Quand l’invisible devient souffrance

Par Anaïs Kerdraon, Marie Gicquel et Kozi Pastakia

Kozi Pastakia
3 min readMar 11, 2015

Démangeaisons, sensations de piqûre, d’humidité et de chaleur … A la suite d’une amputation, plus de 80% des patients continuent de ressentir les membres qu’ils ne possèdent plus. Ce phénomène porte un nom : le “syndrome du membre fantôme”. Au quotidien, les sensations se manifestent de façon beaucoup plus douloureuses. Martine, 51 ans, est amputée fémorale droite depuis six ans. Elle a perdu sa jambe dans un accident de moto. Son compagnon Pierre, présent sur le véhicule, a lui aussi été amputé. Séparés quelques semaines après l’accident, ils ont été réunis le temps de la rééducation. Ensembles, Martine et Pierre ont redécouvert la vie, “une patte en moins”.

“ Je me suis réveillée, j’ai soulevé le drap. J’ai vu que ma jambe n’était plus là ”

Impossible de connaître concrètement l’origine de ce syndrome. Seule explication avancée par les spécialistes : le cerveau continue d’envoyer des messages aux nerfs du membre amputé et crée ce type d’illusions. Lorsqu’un membre est amputé, il y aurait une discordance entre le schéma cérébral du corps et ce qu’aurait enregistré le cerveau. Mais l’intensité des douleurs n’est pas la même pour tous. En effet, le syndrôme diffère selon les patients, comme l’explique Martine.

“ Découpage de la jambe à la lame de rasoir … morceau de charbon chauffé et des brûlures ”

Si Martine continue de suivre un traitement pour apaiser cette souffrance, son compagnon Pierre, également amputé de la jambe droite, n’a pas connu les mêmes douleurs. Pour lui, il était davantage question de crampes.

Pas de cure à l’horizon

Après le deuil du membre, la souffrance. Martine ne sait pas vers qui se tourner. “Quand on sort des centres, il faut vraiment aller à la pêche aux informations”. Elle déplore le manque de conseils ou de “guide” pour mieux accepter sa nouvelle vie. Que faire lorsque la douleur, invisible mais bien réelle, est trop dure à supporter ?

“ Je suis restée 1h40 avec ce [piment] sur le moignon … Tu sens une énorme douleur. On a dû me shooter à la morphine ”

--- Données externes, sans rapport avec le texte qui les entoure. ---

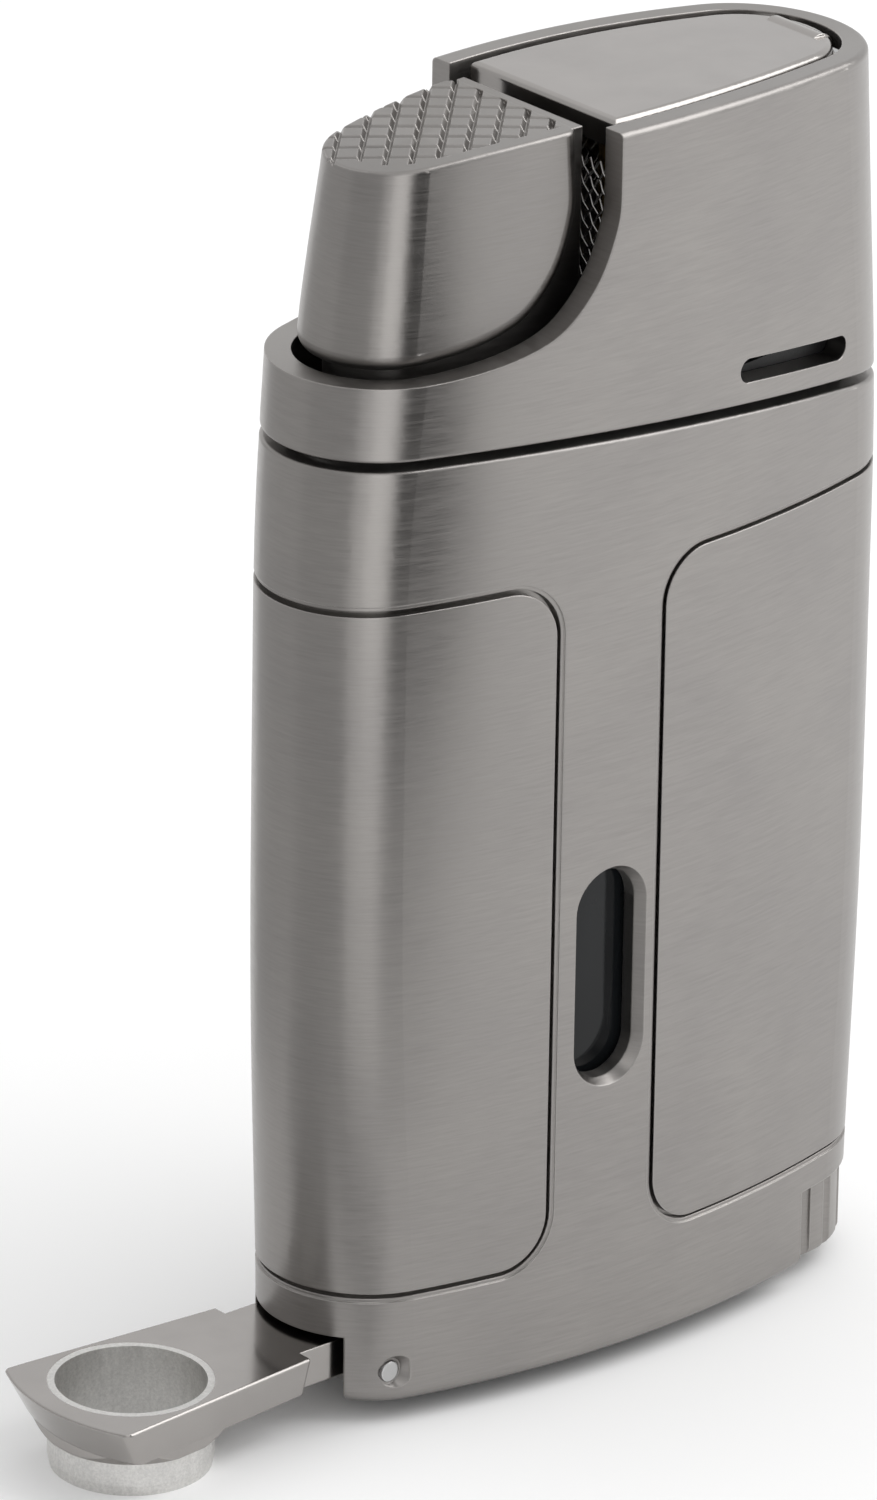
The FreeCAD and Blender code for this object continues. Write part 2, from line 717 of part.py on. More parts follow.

Le cerveau garde en mémoire la dernière position du membre juste avant l’accident. Pour Martine, qui était sur une moto, la sensation est celle d’une jambe recroquevillée. “J’ai l’impression que ma jambe est toujours pliée et j’aimerais la redréssée”, révèle Martine. Si le patient retire sa prothèse la douleur se fait plus forte. Mais les désagréments peuvent également être le signal d’une prothèse mal fixée.

Psychologiques, chirurgicaux ou physiques. Pour soigner ce syndrome du membre fantôme, les traitements n’en sont qu’au stade expérimental. La solution miracle n’a pas encore été trouvée. Une personne amputée peut subir les douleurs toute sa vie, pour certains elles s’en vont au bout de quelques années quand chez d’autres, elles peuvent réaparraître.

Un remède a été rendu célèbre par la série télévisée “Dr House” (extrait en anglais ci-dessous). Il s’agit de la thérapie du miroir mise au point par les neuroscientifiques américains Ramachandran et Hirstein. Un miroir est placé face à la jambe ou le bras amputé. La personne handicapée aperçoit le reflet du membre et a l’impression de voir ses deux jambes ou ses deux bras. Un traitement qui permettrait d’apaiser psychologiquement les patients.

Dans un épisode de la saison 6 de la série américaine “Dr House”, le médecin utilise la thérapie du miroir pour soulager les douleurs d’un ancien militaire, amputé du bras droit.

Continuer à vivre malgré le handicap

Après plusieurs mois de rééducation, Martine a enfin pu bénéficier d’une prothèse : le début d’une nouvelle vie. La prothèse est un membre qu’il faut savoir appréhender, apprivoiser. L’appareillage technologique coûte très cher (à partir de 20 000 euros) et suscite parfois de drôles de regards. Une attention à laquelle Martine doit faire face au quotidien.

Plus que physique, l’amputation peut aussi devenir un handicap social voire un tabou. Un combat de tous les jours que mène Martine et son compagnon Pierre pour une meilleure intégration des personnes en situation de handicap dans la société. “Ce n’est pas parce qu’il vous manque un bout, qu’il faut arrêter de vivre”, conclut Martine, le sourire aux lèvres.